Por Alejandro López-Lamia*
La futurología urbana se parece cada vez más a una opaca bola de cristal. Sabemos que las ciudades seguirán creciendo sin pausa en las próximas décadas. En un planeta abarrotado, donde según las Naciones Unidas los residentes urbanos llegarían a los 6.400 millones hacia el año 2050, una de las preguntas más inquietantes es: ¿En dónde vivirán los futuros habitantes de las ciudades? Sabemos también que existirán menos terrenos urbanizables, un mayor número de personas buscando oportunidades en las urbes para mejorar sus condiciones de vida y un déficit habitacional que no dará treguas frente al incremento poblacional, a menos que se materialice un cambio sustancial, tanto en aspectos tecnológico-constructivos, como culturales, económicos y regulatorios.

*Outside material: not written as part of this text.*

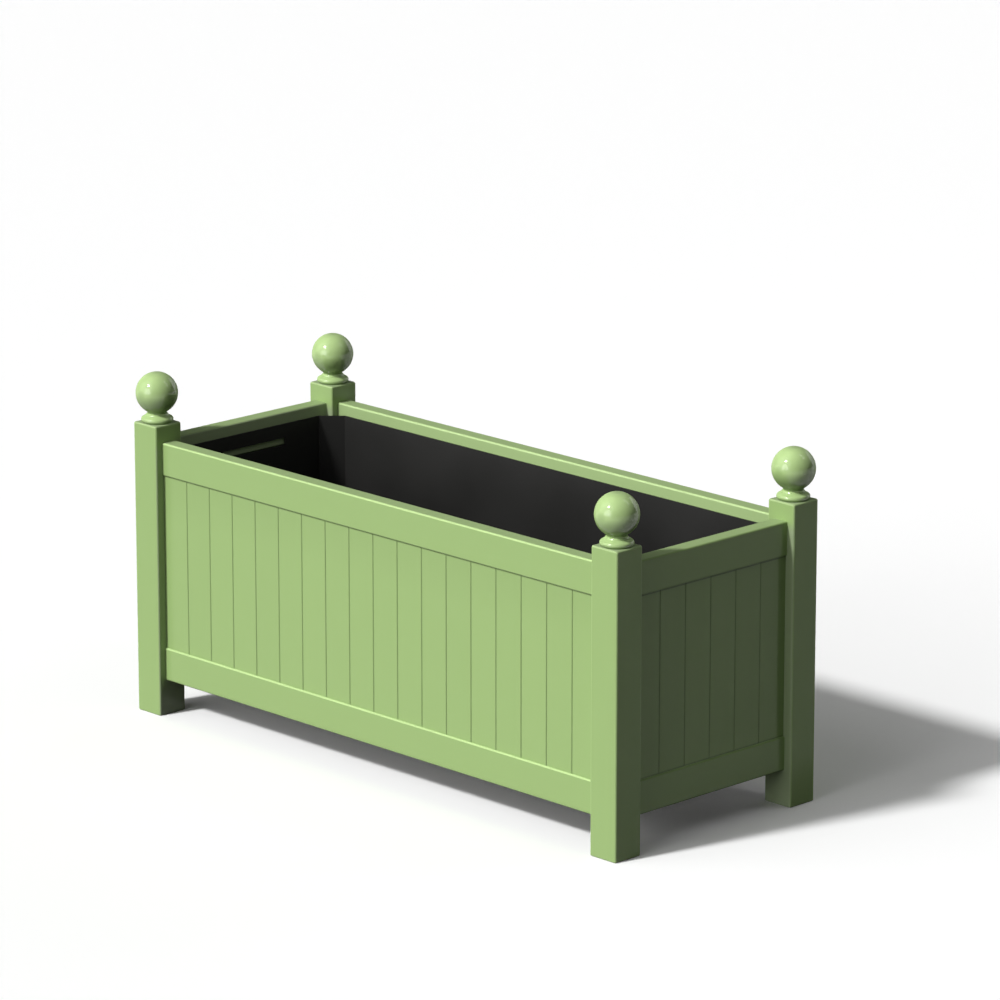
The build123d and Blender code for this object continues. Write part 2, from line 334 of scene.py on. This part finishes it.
def painted(
    name,
    turn=upright,
    strokes=None,
    tone_of=None,
    shade_at=None,
    shade=shade_green,
    pale_light_on=None,
    edge_lightening=edge_highlight,
    extra_light=0.0,
    film=paint_film,
    gloss=satin_gloss,
    gloss_roughness=satin_gloss_roughness,
):
    """Satin green paint, brushed along the piece, with a painted highlight on upward slopes and
    edges, painted shade on downward faces and a painted sheen on level tops. A piece may bring
    strokes of its own, the tone of each of its timbers, places with more painted shade and the
    colour that shade takes, and faces with a pale painted light."""
    paint, tree = surface(name)
    place = strokes(tree) if strokes else lengthwise(tree, turn)
    brushed = put(tree, "ShaderNodeGroup", {"Place": place}, node_tree=brush_marks).outputs
    light_amounts = {"Exposure": extra_light, "Edge highlight": edge_lightening}
    light_masks = put(tree, "ShaderNodeGroup", light_amounts, node_tree=light_by_slope).outputs

    tone, shade_mask, pale_light = brushed["Tone"], light_masks["Sheltered"], light_masks["Dusty"]
    if tone_of:
        tone = blend_of(tree, (tone, 1 - timber_share), (tone_of(tree), timber_share))
    if shade_at:
        shade_mask = strongest(tree, shade_mask, shade_at(tree))
    if pale_light_on:
        pale_light = strongest(tree, pale_light, pale_light_on(tree))
    thin_coat = lightened(paint_green, -brushed_contrast)
    thick_coat = lightened(paint_green, brushed_contrast)
    coat = mix(tree, tone, thin_coat, thick_coat)
    # Painted light on the coat: paler in the painted highlight, darker in painted shade, and paler
    # again in the painted sheen and the pale painted light.
    coat = mix(tree, light_masks["Faded"], coat, highlight_green)
    coat = mix(tree, shade_mask, coat, shade)
    coat = mix(tree, pale_light, coat, pale_light_grey)

    shader = cover(tree, coat, brushed["Roughness"], brushed["Height"], film)
    shader["IOR"].default_value = paint_ior
    shader["Specular IOR Level"].default_value = paint_specular
    edge_on = put(tree, "ShaderNodeLayerWeight").outputs["Facing"]
    tree.links.new(rescale(tree, edge_on, *gloss_fade, gloss, 0.0), shader["Coat Weight"])
    shader["Coat Roughness"].default_value = gloss_roughness
    return paint


def dress(material, *names):
    """The material in the slots of the named solids."""
    for name in names:
        for slot in pieces[name].material_slots:
            slot.material = material


corners = ("front_left", "front_right", "back_right", "back_left")
inner_faces = {"X": 0.675, "Y": 0.225}  # how far those of the posts stand from the middle
rails_top = 0.625
cap_height, cap_rounding = 0.660, 0.003
reveal_edge = (0.0005, 0.003)  # painted shade is full and gone, out from an inner face
reveal_end = 0.02  # painted shade starts to thin out, below the tops of the rails
reveal_shade, cap_shade = 0.55, 0.25
post_edge_highlight = 0.30


def post_painted_shade(tree):
    """Painted shade on the faces that look at rails and boards, up to the rails, and a little on
    caps.
    """
    where = measures(tree)
    reveals = []
    for axis, face in inner_faces.items():
        full, gone = (face + out for out in reveal_edge)
        from_middle = sums(tree, "ABSOLUTE", where[axis])
        reveals.append(rescale(tree, from_middle, full, gone, reveal_shade, 0.0))
    beside_rails = rescale(tree, where["Z"], rails_top - reveal_end, rails_top, 1.0, 0.0)
    reveal = sums(tree, "MULTIPLY", strongest(tree, *reveals), beside_rails)
    cap = rescale(tree, where["Z"], cap_height, cap_height + cap_rounding, 0.0, cap_shade)
    return strongest(tree, reveal, cap)


dress(
    painted("post_paint", shade_at=post_painted_shade, shade=grey_shade_green, edge_lightening=post_edge_highlight),
    *(f"{corner}_post" for corner in corners),
)

# ---- Rails ----
# A top and a bottom rail on each side, planed softwood with rounded long edges, tenoned into the
# posts and grooved for the boarding. The paint is brushed along each rail. The edges of the long
# ones carry a strong painted highlight, those of the end ones less, and the faces that look inward
# a pale painted light.

inner_edge = 0.003  # out from the inner face of a rail, over which its pale painted light thins out
rail_finishes = {
    # turn, painted highlight on the edges, which takes away from the slope's highlight where it is
    # below 0, axis and place of the inner faces, pale painted light on them, and sides
    "long_rail_paint": (along_x, 0.85, "Y", 0.244, 0.10, ("front", "back")),
    "end_rail_paint": (along_y, -0.3, "X", 0.694, 0.30, ("right", "left")),
}


def inner_pale_light(axis, face, share):
    """A pale painted light on the faces that look into the planter."""

    # the pale painted light, by distance from the inner face
    def dust(tree):
        from_middle = sums(tree, "ABSOLUTE", measures(tree)[axis])
        return rescale(tree, from_middle, face, face + inner_edge, share, 0.0)

    return dust


for name, (turn, edge_lightening, axis, face, share, sides) in rail_finishes.items():
    dress(
        painted(name, turn, pale_light_on=inner_pale_light(axis, face, share), edge_lightening=edge_lightening),
        *(f"{level}_{side}_rail" for level in ("top", "bottom") for side in sides),
    )

# ---- Boarding ----
# Upright tongued and grooved boards, 75 mm to the pitch, with a small V at every joint. They are
# housed in grooves of rails and posts. Each board takes the paint a little differently. The joints
# are darkened for dirt and for the shade in the V, painted shade darkens the boards along the
# rails, and a painted shadow lies under the top rail.

board_pitch = 0.075
boarding_top, boarding_foot = 0.550, 0.155
joint_edge = (0.0012, 0.0022)  # dirt and painted shade are full and gone, out from the middle of a joint
joint_shade = 0.55
rail_edge = (0.0015, 0.0040)  # painted shade is full and gone, out from a rail
rail_shadow, rail_shadow_drop = 0.14, 0.10  # how dark the painted shadow under the top rail is, and how far down it reaches


def boarding(name, axis, top_shade, foot_shade):
    """Paint for boards that stand side by side along an axis, from one post to the other, and how
    dark the painted shade is where they meet the top rail and the bottom rail."""

    def boards_along(tree):
        first_edge = -inner_faces[axis]
        from_post = sums(tree, "SUBTRACT", measures(tree)[axis], first_edge)
        return sums(tree, "DIVIDE", from_post, board_pitch)

    def board_tone(tree):
        inputs = {"W": sums(tree, "FLOOR", boards_along(tree))}
        return put(tree, "ShaderNodeTexWhiteNoise", inputs, noise_dimensions="1D").outputs["Value"]

    # Dirt and painted shade in the joints, painted shade along the rails, and a painted shadow
    # under the top rail.
    def dirt_and_painted_shade(tree):
        height = measures(tree)["Z"]
        boards_from_joint = sums(tree, "PINGPONG", boards_along(tree), 0.5)
        from_joint = sums(tree, "MULTIPLY", boards_from_joint, board_pitch)
        below_rail = sums(tree, "SUBTRACT", boarding_top, height)
        above_rail = sums(tree, "SUBTRACT", height, boarding_foot)
        return strongest(
            tree,
            rescale(tree, from_joint, *joint_edge, joint_shade, 0.0),
            rescale(tree, below_rail, *rail_edge, top_shade, 0.0),
            rescale(tree, above_rail, *rail_edge, foot_shade, 0.0),
            rescale(tree, below_rail, 0.0, rail_shadow_drop, rail_shadow, 0.0),
        )

    return painted(name, shade_at=dirt_and_painted_shade, tone_of=board_tone)


dress(
    boarding("long_board_paint", "X", top_shade=0.75, foot_shade=0.1),
    "front_boards",
    "back_boards",
)
dress(
    boarding("end_board_paint", "Y", top_shade=1.0, foot_shade=0.75),
    *(f"{side}_board_{number}" for side in ("right", "left") for number in range(1, 7)),
)

# ---- Finials ----
# A ball over a bead and an ovolo, turned from one block and held to each post by a hidden stud.
# The paint was brushed on while the work turned, so its marks are shallow and run round it. It is
# the glossiest of all, and carries a little more painted highlight all over.

finial_axis = {"X": 0.7125, "Y": 0.2625}  # how far each one's own axis stands from the middle
# how much more painted highlight the finials carry all over
finial_extra_light = 0.08
finial_film = 0.000005
finial_gloss, finial_gloss_roughness = 1.0, 0.10


def turned(tree):
    """Distance from the nearest finial's own axis, and height: the marks then run round it."""
    where = measures(tree)
    squares = []
    for axis, middle in finial_axis.items():
        off_axis = sums(tree, "SUBTRACT", sums(tree, "ABSOLUTE", where[axis]), middle)
        squares.append(sums(tree, "MULTIPLY", off_axis, off_axis))
    radius = sums(tree, "SQRT", sums(tree, "ADD", *squares))
    return put(tree, "ShaderNodeCombineXYZ", {"X": radius, "Y": where["Z"]}).outputs["Vector"]


dress(
    painted(
        "finial_paint",
        strokes=turned,
        extra_light=finial_extra_light,
        film=finial_film,
        gloss=finial_gloss,
        gloss_roughness=finial_gloss_roughness,
    ),
    *(f"{corner}_finial" for corner in corners),
)

# ---- Base ----
# Two bearers screwed to the long bottom rails, and seven slats across them that carry the liner.
# They are sawn softwood, pressure-treated to a dull greenish brown and left unpainted.

early_wood = (0.36, 0.29, 0.15)
late_wood = (0.20, 0.15, 0.07)
treatment = (0.19, 0.20, 0.09)
treatment_shares = (0.15, 0.50)  # least and most of its colour in the wood
early_roughness, late_roughness = 0.85, 0.65
saw_marks = 0.0003  # depth
log_heart = (0.02, -0.05, 0)  # outside the timber, so that the rings cross it in arcs

# The grain runs along Z of the place that the group takes, and saw teeth leave faint ridges
# across it.
sawn_grain, taken, given = effect(
    "sawn_grain",
    takes=(("Place", "NodeSocketVector", (0, 0, 0)),),
    gives=("Rings", "Stain", "Height"),
)
place = taken["Place"]
log = {"Vector": place, "Location": log_heart, "Scale": (1, 1, 0.04)}
from_heart = put(sawn_grain, "ShaderNodeMapping", log).outputs["Vector"]
rings = put(
    sawn_grain,
    "ShaderNodeTexWave",
    {"Vector": from_heart, "Scale": 70.0, "Distortion": 3.0, "Detail": 2.0, "Detail Scale": 0.6},
    wave_type="RINGS",
    rings_direction="Z",
).outputs["Fac"]
fibres = noise(sawn_grain, place, scale=900.0, detail=3.0, stretch=(1, 1, 0.03))
ridges = noise(sawn_grain, place, scale=420.0, detail=1.0, stretch=(0.05, 0.05, 1))
stain = noise(sawn_grain, place, scale=12.0, detail=3.0)
give(
    sawn_grain,
    given,
    Rings=blend_of(sawn_grain, (rings, 0.65), (fibres, 0.35)),
    Stain=rescale(sawn_grain, stain, *middling_span),
    Height=blend_of(sawn_grain, (fibres, 0.5), (ridges, 0.3), (rings, 0.2)),
)


def sawn(name, turn):
    """Treated softwood, sawn along its length."""
    wood, tree = surface(name)
    inputs = {"Place": lengthwise(tree, turn)}
    grained = put(tree, "ShaderNodeGroup", inputs, node_tree=sawn_grain).outputs
    bare = mix(tree, grained["Rings"], early_wood, late_wood)
    stained = rescale(tree, grained["Stain"], 0.0, 1.0, *treatment_shares)
    roughness = rescale(tree, grained["Rings"], 0.0, 1.0, early_roughness, late_roughness)
    cover(tree, mix(tree, stained, bare, treatment), roughness, grained["Height"], saw_marks)
    return wood


dress(sawn("bearer_timber", along_x), "front_bearer", "back_bearer")
dress(sawn("slat_timber", along_y), *(f"base_slat_{number}" for number in range(1, 8)))

# ---- Screws and studs ----
# Countersunk wood screws with a square recess hold slats to bearers and bearers to rails, and a
# plain stud holds each finial. All are steel, zinc plated, with the plating's fine mottling and a
# dull bloom.

bright_zinc, bright_roughness = (0.58, 0.60, 0.61), 0.25
dull_zinc, dull_roughness = (0.36, 0.37, 0.37), 0.50
mottling_depth = 0.00004

zinc, tree = surface("zinc_plate")
place = place_on(tree)
inputs = {"Vector": place, "Scale": 900.0}
mottling = put(tree, "ShaderNodeTexVoronoi", inputs).outputs["Distance"]
bloom = rescale(tree, noise(tree, place, scale=160.0, detail=3.0), *hard_span)
dullness = blend_of(tree, (bloom, 0.7), (mottling, 0.3))
colour = mix(tree, dullness, bright_zinc, dull_zinc)
roughness = rescale(tree, dullness, 0.0, 1.0, bright_roughness, dull_roughness)
shader = cover(tree, colour, roughness, mottling, mottling_depth)
shader["Metallic"].default_value = 1.0
dress(zinc, "slat_screws", "bearer_screws", "finial_studs")

# ---- Liner ----
# A loose tub with cut-off corners, moulded in black plastic. It stands on the slats and lifts out
# by a slot in each end wall. The mould gives it a fine grain, and a little dust lies on it.

plastic_black, plastic_roughness = (0.0086, 0.0084, 0.0078), 0.46
dusty_black, dusty_roughness = (0.0128, 0.0124, 0.0114), 0.60
mould_depth = 0.00008

plastic, tree = surface("moulded_black")
place = place_on(tree)
mould_grain = noise(tree, place, scale=1100.0)
dust_in_patches = rescale(tree, noise(tree, place, scale=5.0), *middling_span)
dust_in_grain = rescale(tree, mould_grain, *hard_span)
dust = blend_of(tree, (dust_in_patches, 0.6), (dust_in_grain, 0.4))
colour = mix(tree, dust, plastic_black, dusty_black)
roughness = rescale(tree, dust, 0.0, 1.0, plastic_roughness, dusty_roughness)
cover(tree, colour, roughness, mould_grain, mould_depth)
dress(plastic, "liner")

Para muchas familias la residencia ideal sigue siendo una casa o apartamento edificado con materiales sólidos, mucha luz natural, techos altos, una importante sala comedor y cocina, varias habitaciones, con un amplio garaje y bodega, seguridad privada y vastos espacios verdes. Este imaginario se vincula a contextos demográficos, socioculturales y económico-financieros que mutarán hacia mediados de siglo. Con una esperanza de vida alrededor de los 80 años y la transformación de los valores familiares tradicionales, los jóvenes preferirán permanecer solteros por más tiempo, tener hijos después e invertir más en sus prioridades personales que en propiedades familiares, algo que ya está ocurriendo.
Se estima también que entre los 40 y 50 años de edad, la tasa de divorcios seguirá siendo significativa, lo que llevará a la conformación de nuevas familias, más pequeñas, derivadas de segundas o terceras nupcias. Por otra parte, la cantidad de adultos mayores continuará acrecentándose en casi todos los países. Esto implicará afrontar necesidades habitacionales y proveer servicios especiales para este importante sector social, al que con suerte, nos incorporaremos indefectiblemente tarde o temprano.